Mas os alertas lançados na abertura do congresso não incidiram apenas na degradação dos edifícios. O pároco de Alcobaça, Padre Carlos Vicente, aproveitou a ocasião para criticar a forma como muitos dos visitantes dos monumentos entram no Mosteiro de Alcobaça, “de uma forma histérica, bárbara, sem se aperceberem do local onde estão”.
Manifestou, por isso, o desejo de ver a abadia afirmar-se como “um espaço de encontro, um local de silêncio, mais próximo daquilo que foi o sonho dos que o construíram”. Mas para que isso aconteça, é preciso que a utilização do monumento seja repensada e a bilheteira saia do interior da igreja. E para o presidente da autarquia alcobacense, Paulo Inácio, as coisas têm que ser separadas e há no mosteiro espaço suficiente para isso, bastando que se reaproveite a “imensa área devoluta” do monumento.
“Proteger a estrutura, dotá-la de conforto, não implica a sua descaracterização”, defendeu o autarca, lembrando muitos dos projectos pensados para dar nova vida ao espaço, mas que nunca passaram da ideia à prática.
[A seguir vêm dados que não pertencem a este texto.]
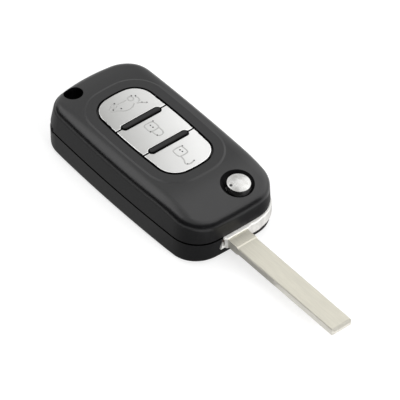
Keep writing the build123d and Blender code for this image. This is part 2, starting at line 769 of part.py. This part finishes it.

É o caso do hotel de charme, ao qual a população já deu o seu aval num abaixo-assinado. “É urgente o lançamento do concurso público”, diz o autarca, considerando que este projecto traria importantes ganhos económicos e iria assegurar “a requalificação patrimonial necessária, mas para a qual não há dinheiro”. No mesmo sentido, o edil insiste na necessidade de recuperar o Jardim do Obelisco e devolvê-lo à cidade.
Paulo Inácio quer ainda que ali se instale a sede da futura Região de Turismo que vai juntar as diversas entidades actualmente existentes. “Seria um pequeno grande passo para que Alcobaça reencontrasse a importância de outros tempos”, disse.
O peso dos antigos Coutos de Alcobaça deu, de resto, mote à visita que marcou o último dia do congresso e que foi orientada por António Valério Maduro e Saul António Gomes. O ponto final de quatro dias em que se abordou a Ordem de Cister de diferentes perspectivas, provando-se que há ainda muito por aprender acerca daquela ordem monástica católica que deixou em Portugal uma marca indelével.